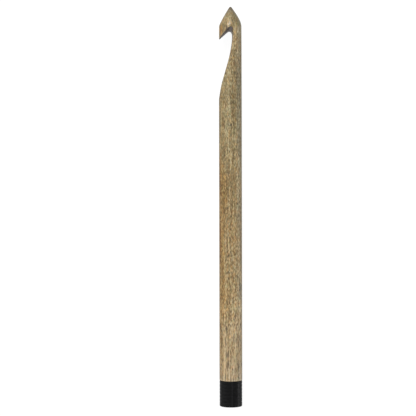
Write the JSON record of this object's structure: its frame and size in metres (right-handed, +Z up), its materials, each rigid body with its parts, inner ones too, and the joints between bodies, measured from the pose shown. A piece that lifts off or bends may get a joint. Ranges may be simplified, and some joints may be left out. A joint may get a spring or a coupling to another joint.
{
  "type": "crochet hook",
  "caption": "Large straight wooden crochet hook with a pointed head, a deep notch with a long ramp, and a black grip-ringed cap on its end.",
  "frame": {"origin": "half-way along the hook, under its axis, on the surface it lies on", "axes": "+Y along the stick towards the pointed tip, -X the side the barb and notch are on, +Z up from the surface the hook lies on"},
  "size_m": [0.02, 0.351, 0.02],
  "materials": {
    "wood": "fine-sanded and lightly oiled, streaky open grain",
    "cap": "satin-gloss black with shallow turned rings"
  },
  "bodies": {
    "shaft": {"hook_shaft": "wood"},
    "cap": {"end_cap": "cap"}
  },
  "joints": [
    {"name": "cap_pull", "type": "slide", "parent": "shaft", "child": "cap", "axis": [0, -1, 0], "range_m": [0, 0.022]}
  ]
}
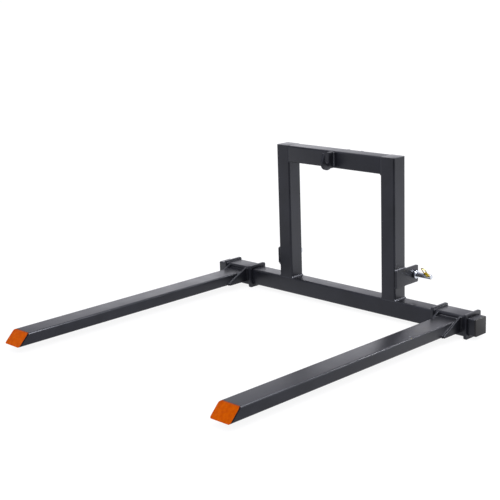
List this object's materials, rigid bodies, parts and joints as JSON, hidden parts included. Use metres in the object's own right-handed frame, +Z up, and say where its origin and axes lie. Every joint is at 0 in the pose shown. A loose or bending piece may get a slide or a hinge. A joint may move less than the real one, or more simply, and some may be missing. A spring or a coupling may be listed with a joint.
{
  "type": "three-point pallet fork",
  "caption": "Three-point linkage pallet fork: a welded square-tube mast with hitch pins, top link ears and a plate hook, and tube forks whose collars slide along its crossbar.",
  "frame": {"origin": "on the ground, below the middle of the outline: halfway between the crossbar's ends and halfway between the fork tips and the rear edges of the top link ears", "axes": "+X along the crossbar to the user's left when looking from the tractor at the forks' backs, +Y from the forks to the tractor, +Z up; the forks point to -Y"},
  "size_m": [1.5, 1.459, 0.705],
  "materials": {
    "black_paint": "semi-gloss black powder coat",
    "orange_paint": "semi-gloss orange paint",
    "black_plastic": "fine-grained moulding",
    "bright_zinc": "bright zinc plating",
    "yellow_zinc": "yellow passivated zinc plating"
  },
  "bodies": {
    "frame": {"crossbar": "black_paint", "end_cap_left": "black_plastic", "end_cap_right": "black_plastic", "post_left": "black_paint", "post_right": "black_paint", "post_cap_left": "black_paint", "post_cap_right": "black_paint", "top_beam": "black_paint", "lower_plate_left": "black_paint", "lower_plate_right": "black_paint", "hitch_pin_left": "bright_zinc", "hitch_pin_right": "bright_zinc", "pin_washer_left": "bright_zinc", "pin_washer_right": "bright_zinc", "pin_nut_left": "bright_zinc", "pin_nut_right": "bright_zinc", "beam_hook": "black_paint", "top_link_ear_left": "black_paint", "top_link_ear_right": "black_paint"},
    "fork_left": {"sleeve_left": "black_paint", "inner_flange_left": "black_paint", "outer_flange_left": "black_paint", "fork_tube_left": "black_paint", "tip_plate_left": "orange_paint", "inner_gusset_left": "black_paint", "outer_gusset_left": "black_paint", "weld_nut_left": "black_paint", "locking_bolt_left": "bright_zinc"},
    "fork_right": {"sleeve_right": "black_paint", "inner_flange_right": "black_paint", "outer_flange_right": "black_paint", "fork_tube_right": "black_paint", "tip_plate_right": "orange_paint", "inner_gusset_right": "black_paint", "outer_gusset_right": "black_paint", "weld_nut_right": "black_paint", "locking_bolt_right": "bright_zinc"},
    "lynch_pin_left": {"lynch_pin_left": "yellow_zinc"},
    "lynch_ring_left": {"lynch_ring_left": "yellow_zinc"},
    "lynch_pin_right": {"lynch_pin_right": "yellow_zinc"},
    "lynch_ring_right": {"lynch_ring_right": "yellow_zinc"}
  },
  "joints": [
    {"name": "fork_slide_right", "type": "slide", "parent": "frame", "child": "fork_right", "axis": [1, 0, 0], "range_m": [-0.19, 0.03]},
    {"name": "fork_slide_left", "type": "slide", "parent": "frame", "child": "fork_left", "axis": [1, 0, 0], "range_m": [-0.045, 0.175]},
    {"name": "lynch_pull_right", "type": "slide", "parent": "frame", "child": "lynch_pin_right", "axis": [0, -0.766, 0.6428], "range_m": [0, 0.07]},
    {"name": "lynch_pull_left", "type": "slide", "parent": "frame", "child": "lynch_pin_left", "axis": [0, -0.766, 0.6428], "range_m": [0, 0.07]},
    {"name": "ring_swing_right", "type": "hinge", "parent": "lynch_pin_right", "child": "lynch_ring_right", "pos_m": [0.4205, 0.67978, 0.19986], "axis": [0.9703, -0.1555, -0.1853], "range_deg": [-125, 145]},
    {"name": "ring_swing_left", "type": "hinge", "parent": "lynch_pin_left", "child": "lynch_ring_left", "pos_m": [-0.4205, 0.67978, 0.19986], "axis": [0.9703, 0.1555, 0.1853], "range_deg": [-60, 180]}
  ]
}
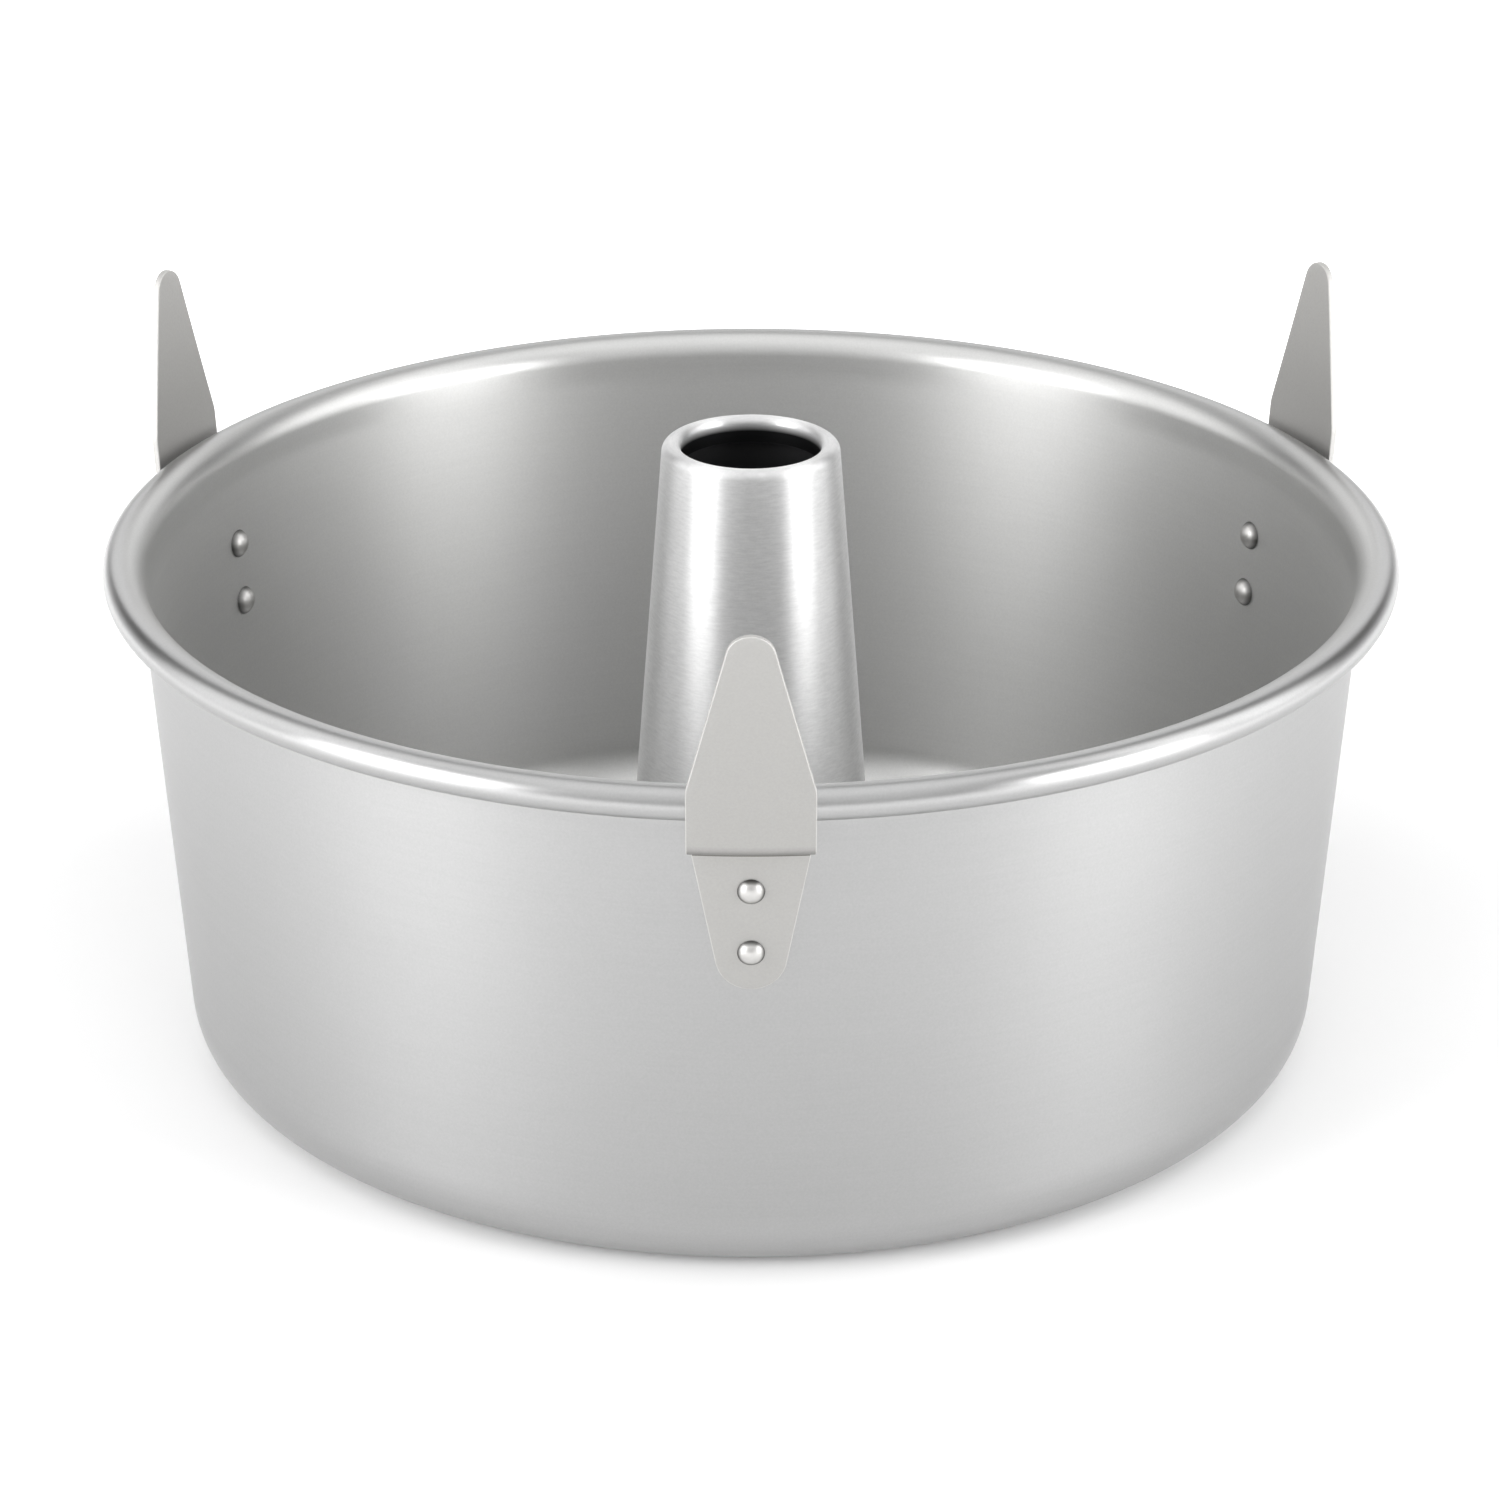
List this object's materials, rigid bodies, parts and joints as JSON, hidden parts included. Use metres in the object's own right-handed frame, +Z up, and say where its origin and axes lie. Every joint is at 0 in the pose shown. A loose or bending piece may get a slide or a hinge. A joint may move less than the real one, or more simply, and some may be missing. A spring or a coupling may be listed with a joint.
{
  "type": "angel food cake pan",
  "caption": "Round tube cake pan with a rolled rim, a lift-out base with a tapered centre tube, and riveted feet for cooling it upside down.",
  "frame": {"origin": "on the tube's axis, in the flat plane that the pan's ledge rests on", "axes": "+Z up along the tube, +Y towards the side with the two rear feet, -Y towards the single front foot"},
  "size_m": [0.27, 0.2851, 0.1483],
  "materials": {
    "shell_sheet": "satin spun",
    "base_sheet": "satin",
    "tube_sheet": "fine turned",
    "foot_sheet": "matt",
    "rivet_metal": "polished"
  },
  "bodies": {
    "shell": {"pan_shell": "shell_sheet", "foot_front": "foot_sheet", "foot_rear_right": "foot_sheet", "foot_rear_left": "foot_sheet", "rivet_front_upper": "rivet_metal", "rivet_front_lower": "rivet_metal", "rivet_rear_right_upper": "rivet_metal", "rivet_rear_right_lower": "rivet_metal", "rivet_rear_left_upper": "rivet_metal", "rivet_rear_left_lower": "rivet_metal"},
    "insert": {"base_disc": "base_sheet", "centre_tube": "tube_sheet"}
  },
  "joints": [
    {"name": "insert_lift", "type": "slide", "parent": "shell", "child": "insert", "axis": [0, 0, 1], "range_m": [0, 0.16]}
  ]
}
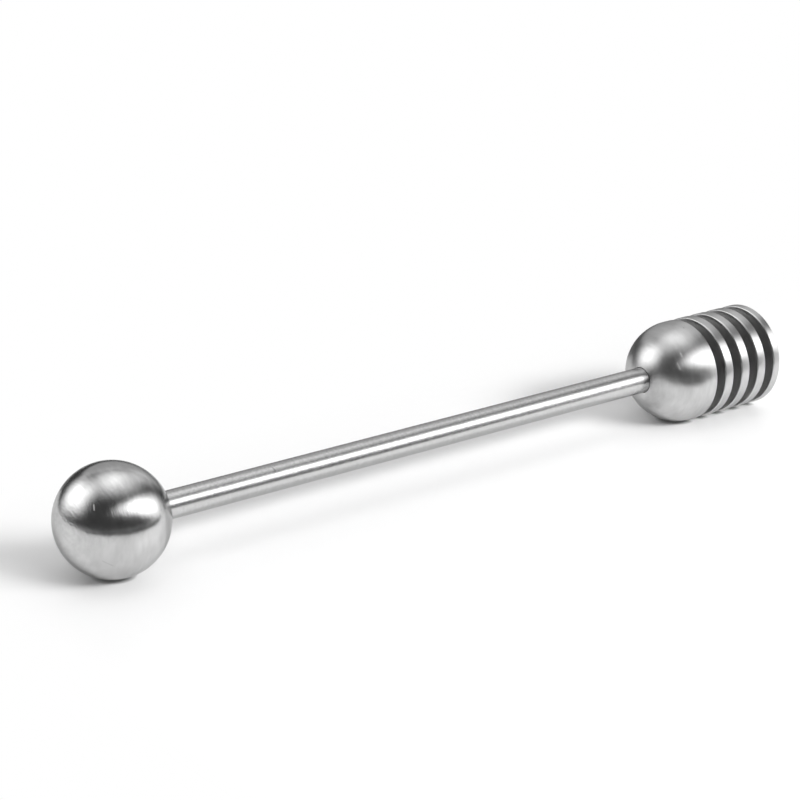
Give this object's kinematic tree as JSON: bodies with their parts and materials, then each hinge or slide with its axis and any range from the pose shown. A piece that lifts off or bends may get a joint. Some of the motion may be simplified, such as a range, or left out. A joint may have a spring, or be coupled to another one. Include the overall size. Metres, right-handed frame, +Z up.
{
  "type": "honey dipper",
  "caption": "Stainless steel honey dipper: a ball knob, a slim straight rod and a domed cylindrical head with deep ring grooves that hold honey.",
  "frame": {"origin": "centre of the bounding box's bottom face: on the table, under the middle of the length", "axes": "+X along the rod's axis from the knob towards the head, +Z up from the table that the dipper lies on"},
  "size_m": [0.16, 0.02, 0.02],
  "materials": {
    "knob_steel": "satin polished stainless steel, soft mirror with fine polishing marks",
    "rod_steel": "ground and lightly polished stainless bar, fine lines",
    "head_steel": "turned and satin polished stainless steel, left dull in the grooves"
  },
  "bodies": {
    "root": {"knob": "knob_steel", "rod": "rod_steel", "head": "head_steel"}
  },
  "joints": []
}
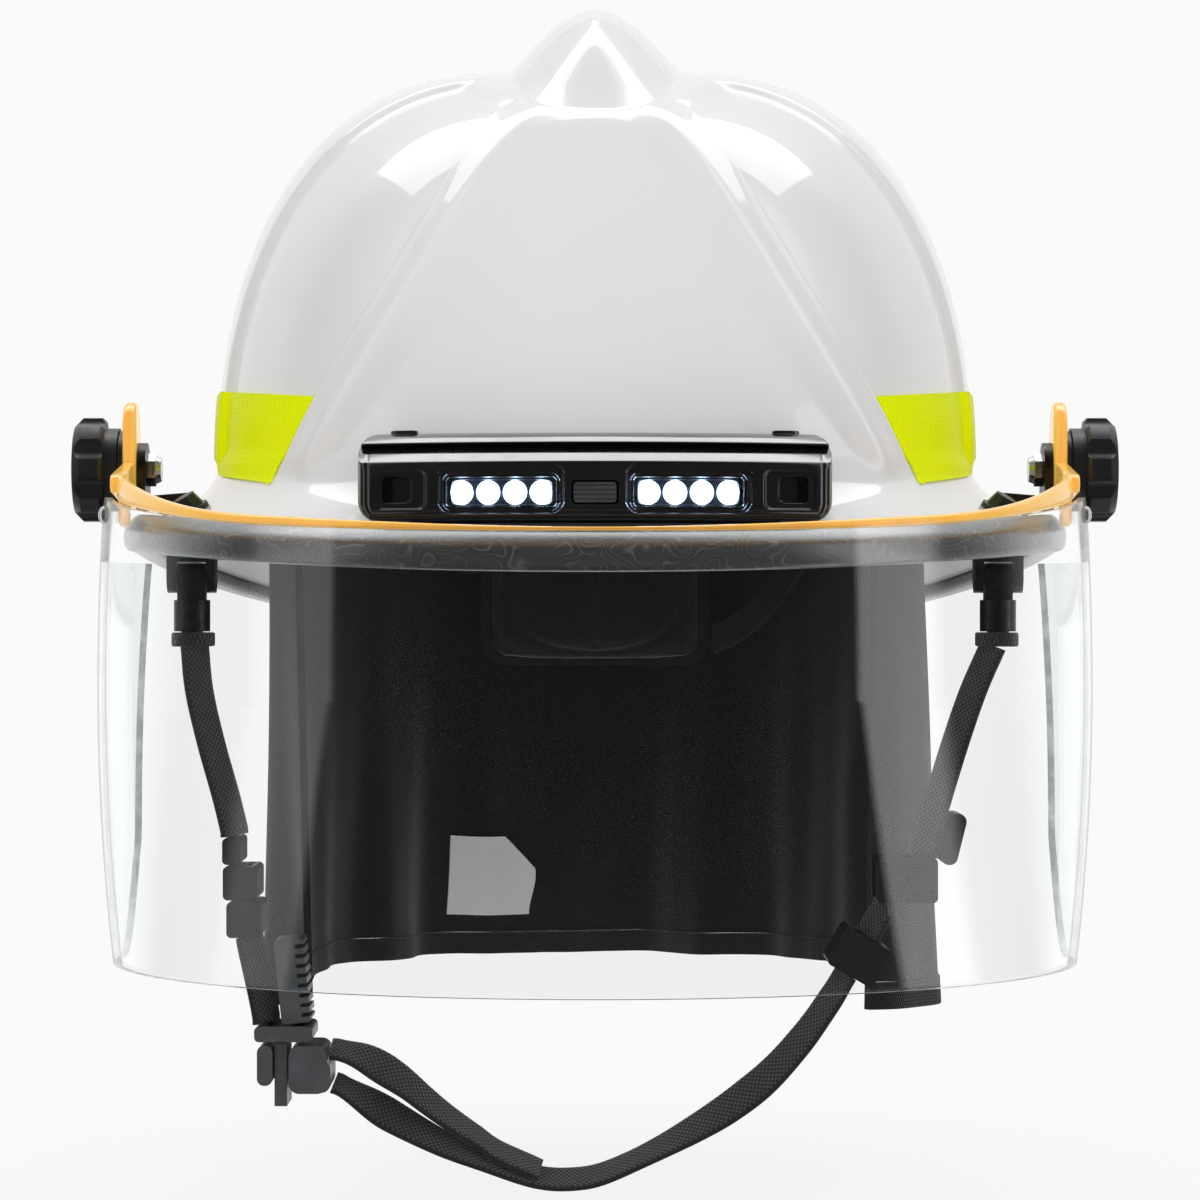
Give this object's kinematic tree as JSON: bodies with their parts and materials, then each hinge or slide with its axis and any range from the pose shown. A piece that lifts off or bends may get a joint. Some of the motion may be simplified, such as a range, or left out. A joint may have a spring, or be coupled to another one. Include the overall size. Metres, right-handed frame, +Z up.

→ WRITTEN INSTRUCTION
Copy out each line word for word, please, skipping the images.

→ THE RESULT
Write the JSON record of this object's structure: its frame and size in metres (right-handed, +Z up), its materials, each rigid body with its parts, inner ones too, and the joints between bodies, measured from the pose shown. A piece that lifts off or bends may get a joint. Ranges may be simplified, and some joints may be left out. A joint may get a spring or a coupling to another joint.
{
  "type": "crochet hook",
  "caption": "Large straight wooden crochet hook with a pointed head, a deep notch with a long ramp, and a black grip-ringed cap on its end.",
  "frame": {"origin": "half-way along the hook, under its axis, on the surface it lies on", "axes": "+Y along the stick towards the pointed tip, -X the side the barb and notch are on, +Z up from the surface the hook lies on"},
  "size_m": [0.02, 0.351, 0.02],
  "materials": {
    "wood": "fine-sanded and lightly oiled, streaky open grain",
    "cap": "satin-gloss black with shallow turned rings"
  },
  "bodies": {
    "shaft": {"hook_shaft": "wood"},
    "cap": {"end_cap": "cap"}
  },
  "joints": [
    {"name": "cap_pull", "type": "slide", "parent": "shaft", "child": "cap", "axis": [0, -1, 0], "range_m": [0, 0.022]}
  ]
}
List this object's materials, rigid bodies, parts and joints as JSON, hidden parts included. Use metres in the object's own right-handed frame, +Z up, and say where its origin and axes lie. Every joint is at 0 in the pose shown. A loose or bending piece may get a slide or a hinge. A joint may move less than the real one, or more simply, and some may be missing. A spring or a coupling may be listed with a joint.
{
  "type": "three-point pallet fork",
  "caption": "Three-point linkage pallet fork: a welded square-tube mast with hitch pins, top link ears and a plate hook, and tube forks whose collars slide along its crossbar.",
  "frame": {"origin": "on the ground, below the middle of the outline: halfway between the crossbar's ends and halfway between the fork tips and the rear edges of the top link ears", "axes": "+X along the crossbar to the user's left when looking from the tractor at the forks' backs, +Y from the forks to the tractor, +Z up; the forks point to -Y"},
  "size_m": [1.5, 1.459, 0.705],
  "materials": {
    "black_paint": "semi-gloss black powder coat",
    "orange_paint": "semi-gloss orange paint",
    "black_plastic": "fine-grained moulding",
    "bright_zinc": "bright zinc plating",
    "yellow_zinc": "yellow passivated zinc plating"
  },
  "bodies": {
    "frame": {"crossbar": "black_paint", "end_cap_left": "black_plastic", "end_cap_right": "black_plastic", "post_left": "black_paint", "post_right": "black_paint", "post_cap_left": "black_paint", "post_cap_right": "black_paint", "top_beam": "black_paint", "lower_plate_left": "black_paint", "lower_plate_right": "black_paint", "hitch_pin_left": "bright_zinc", "hitch_pin_right": "bright_zinc", "pin_washer_left": "bright_zinc", "pin_washer_right": "bright_zinc", "pin_nut_left": "bright_zinc", "pin_nut_right": "bright_zinc", "beam_hook": "black_paint", "top_link_ear_left": "black_paint", "top_link_ear_right": "black_paint"},
    "fork_left": {"sleeve_left": "black_paint", "inner_flange_left": "black_paint", "outer_flange_left": "black_paint", "fork_tube_left": "black_paint", "tip_plate_left": "orange_paint", "inner_gusset_left": "black_paint", "outer_gusset_left": "black_paint", "weld_nut_left": "black_paint", "locking_bolt_left": "bright_zinc"},
    "fork_right": {"sleeve_right": "black_paint", "inner_flange_right": "black_paint", "outer_flange_right": "black_paint", "fork_tube_right": "black_paint", "tip_plate_right": "orange_paint", "inner_gusset_right": "black_paint", "outer_gusset_right": "black_paint", "weld_nut_right": "black_paint", "locking_bolt_right": "bright_zinc"},
    "lynch_pin_left": {"lynch_pin_left": "yellow_zinc"},
    "lynch_ring_left": {"lynch_ring_left": "yellow_zinc"},
    "lynch_pin_right": {"lynch_pin_right": "yellow_zinc"},
    "lynch_ring_right": {"lynch_ring_right": "yellow_zinc"}
  },
  "joints": [
    {"name": "fork_slide_right", "type": "slide", "parent": "frame", "child": "fork_right", "axis": [1, 0, 0], "range_m": [-0.19, 0.03]},
    {"name": "fork_slide_left", "type": "slide", "parent": "frame", "child": "fork_left", "axis": [1, 0, 0], "range_m": [-0.045, 0.175]},
    {"name": "lynch_pull_right", "type": "slide", "parent": "frame", "child": "lynch_pin_right", "axis": [0, -0.766, 0.6428], "range_m": [0, 0.07]},
    {"name": "lynch_pull_left", "type": "slide", "parent": "frame", "child": "lynch_pin_left", "axis": [0, -0.766, 0.6428], "range_m": [0, 0.07]},
    {"name": "ring_swing_right", "type": "hinge", "parent": "lynch_pin_right", "child": "lynch_ring_right", "pos_m": [0.4205, 0.67978, 0.19986], "axis": [0.9703, -0.1555, -0.1853], "range_deg": [-125, 145]},
    {"name": "ring_swing_left", "type": "hinge", "parent": "lynch_pin_left", "child": "lynch_ring_left", "pos_m": [-0.4205, 0.67978, 0.19986], "axis": [0.9703, 0.1555, 0.1853], "range_deg": [-60, 180]}
  ]
}
List this object's materials, rigid bodies, parts and joints as JSON, hidden parts included. Use metres in the object's own right-handed frame, +Z up, and say where its origin and axes lie. Every joint is at 0 in the pose shown. A loose or bending piece may get a slide or a hinge. A joint may move less than the real one, or more simply, and some may be missing. A spring or a coupling may be listed with a joint.
{
  "type": "angel food cake pan",
  "caption": "Round tube cake pan with a rolled rim, a lift-out base with a tapered centre tube, and riveted feet for cooling it upside down.",
  "frame": {"origin": "on the tube's axis, in the flat plane that the pan's ledge rests on", "axes": "+Z up along the tube, +Y towards the side with the two rear feet, -Y towards the single front foot"},
  "size_m": [0.27, 0.2851, 0.1483],
  "materials": {
    "shell_sheet": "satin spun",
    "base_sheet": "satin",
    "tube_sheet": "fine turned",
    "foot_sheet": "matt",
    "rivet_metal": "polished"
  },
  "bodies": {
    "shell": {"pan_shell": "shell_sheet", "foot_front": "foot_sheet", "foot_rear_right": "foot_sheet", "foot_rear_left": "foot_sheet", "rivet_front_upper": "rivet_metal", "rivet_front_lower": "rivet_metal", "rivet_rear_right_upper": "rivet_metal", "rivet_rear_right_lower": "rivet_metal", "rivet_rear_left_upper": "rivet_metal", "rivet_rear_left_lower": "rivet_metal"},
    "insert": {"base_disc": "base_sheet", "centre_tube": "tube_sheet"}
  },
  "joints": [
    {"name": "insert_lift", "type": "slide", "parent": "shell", "child": "insert", "axis": [0, 0, 1], "range_m": [0, 0.16]}
  ]
}
Give this object's kinematic tree as JSON: bodies with their parts and materials, then each hinge or slide with its axis and any range from the pose shown. A piece that lifts off or bends may get a joint. Some of the motion may be simplified, such as a range, or left out. A joint may have a spring, or be coupled to another one. Include the overall size. Metres, right-handed frame, +Z up.
{
  "type": "honey dipper",
  "caption": "Stainless steel honey dipper: a ball knob, a slim straight rod and a domed cylindrical head with deep ring grooves that hold honey.",
  "frame": {"origin": "centre of the bounding box's bottom face: on the table, under the middle of the length", "axes": "+X along the rod's axis from the knob towards the head, +Z up from the table that the dipper lies on"},
  "size_m": [0.16, 0.02, 0.02],
  "materials": {
    "knob_steel": "satin polished stainless steel, soft mirror with fine polishing marks",
    "rod_steel": "ground and lightly polished stainless bar, fine lines",
    "head_steel": "turned and satin polished stainless steel, left dull in the grooves"
  },
  "bodies": {
    "root": {"knob": "knob_steel", "rod": "rod_steel", "head": "head_steel"}
  },
  "joints": []
}
Give this object's kinematic tree as JSON: bodies with their parts and materials, then each hinge or slide with its axis and any range from the pose shown. A piece that lifts off or bends may get a joint. Some of the motion may be simplified, such as a range, or left out. A joint may have a spring, or be coupled to another one. Include the overall size. Metres, right-handed frame, +Z up.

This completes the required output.